The popular consensus reacts “How can you think that it’s 100% Y, and that X is completely irrelevant? That’s so extremist!”

Some common forms of this:

Reversed moderation of planning, like in the geoengineering example. One group wants to solve the problem 100% through political solutions, another group wants 90% political and 10% technological, and the first group thinks the second only cares about technological solutions.

Reversed moderation of importance. For example, a lot of psychologists talk as if all human behavior is learned. Then when geneticists point to experiments showing behavior is about 50% genetic, they get accused of saying that “only genes matter” and lectured on how the world is more complex and subtle than that.

Reversed moderation of interest. For example, if a vegetarian shows any concern about animal rights, they might get told they’re “obsessed with animals” or they “care about animals more than humans”.

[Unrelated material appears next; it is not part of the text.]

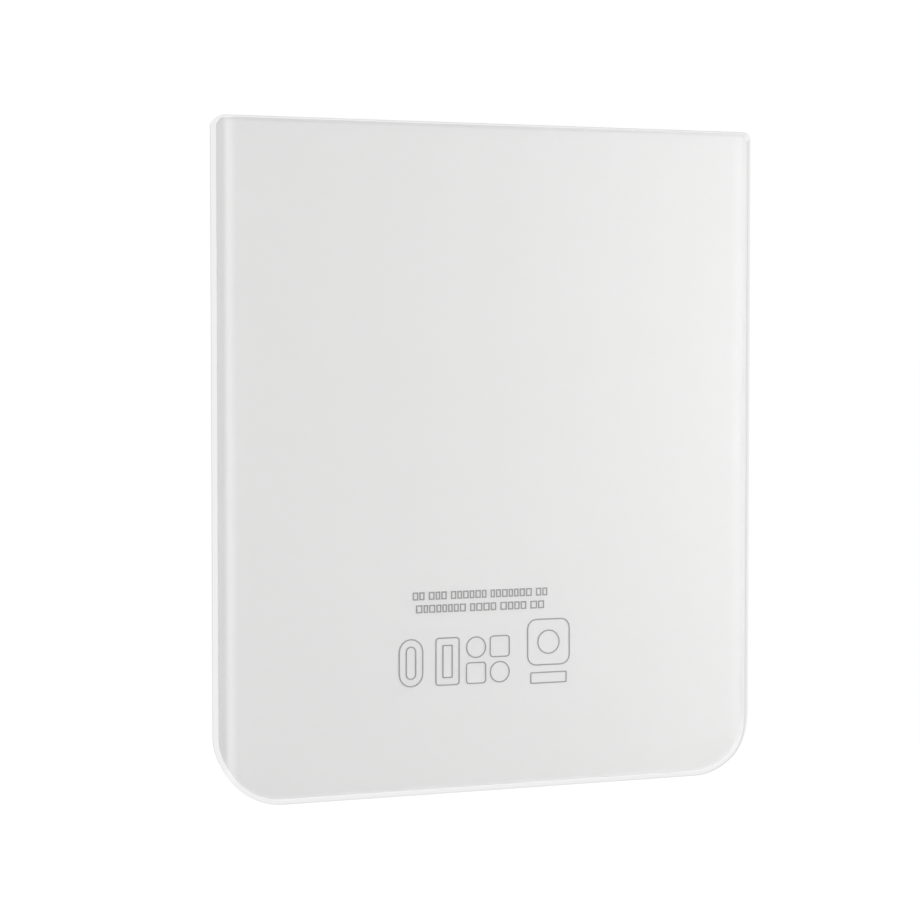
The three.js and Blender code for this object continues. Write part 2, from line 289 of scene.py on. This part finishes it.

Reversed moderation of certainty. See for example my previous article Two Kinds Of Caution. Some researcher points out a possibility that superintelligent AI might be dangerous, and suggests looking into this possibility. Then people say it doesn’t matter, and we don’t have to worry about it, and criticize the researcher for believing he can “predict the future” or thinking “we can see decades ahead”. But “here is a possibility we need to investigate” is a much less certain claim than “no, that possibility definitely will not happen”.

I can see why this pattern is tempting. If somebody said the US should allocate 50% of its defense budget to the usual global threats, and 50% to the threat of reptilian space invaders, then even though the plan contains the number “50-50” it would not be a “moderate” proposal. You would think of it as “that crazy plan about fighting space reptiles”, and you would be right to do so. But in this case the proper counterargument is to say “there is no reason to spend any money fighting space reptiles”, not “it’s so immoderate to spend literally 100% of our budget breeding space mongooses”. “Moderate” is not the same as “50-50” is not the same as “good”. Just say “Even though this program leaves some money for normal defense purposes, it’s stupid”. You don’t have to deny that it leaves anything at all.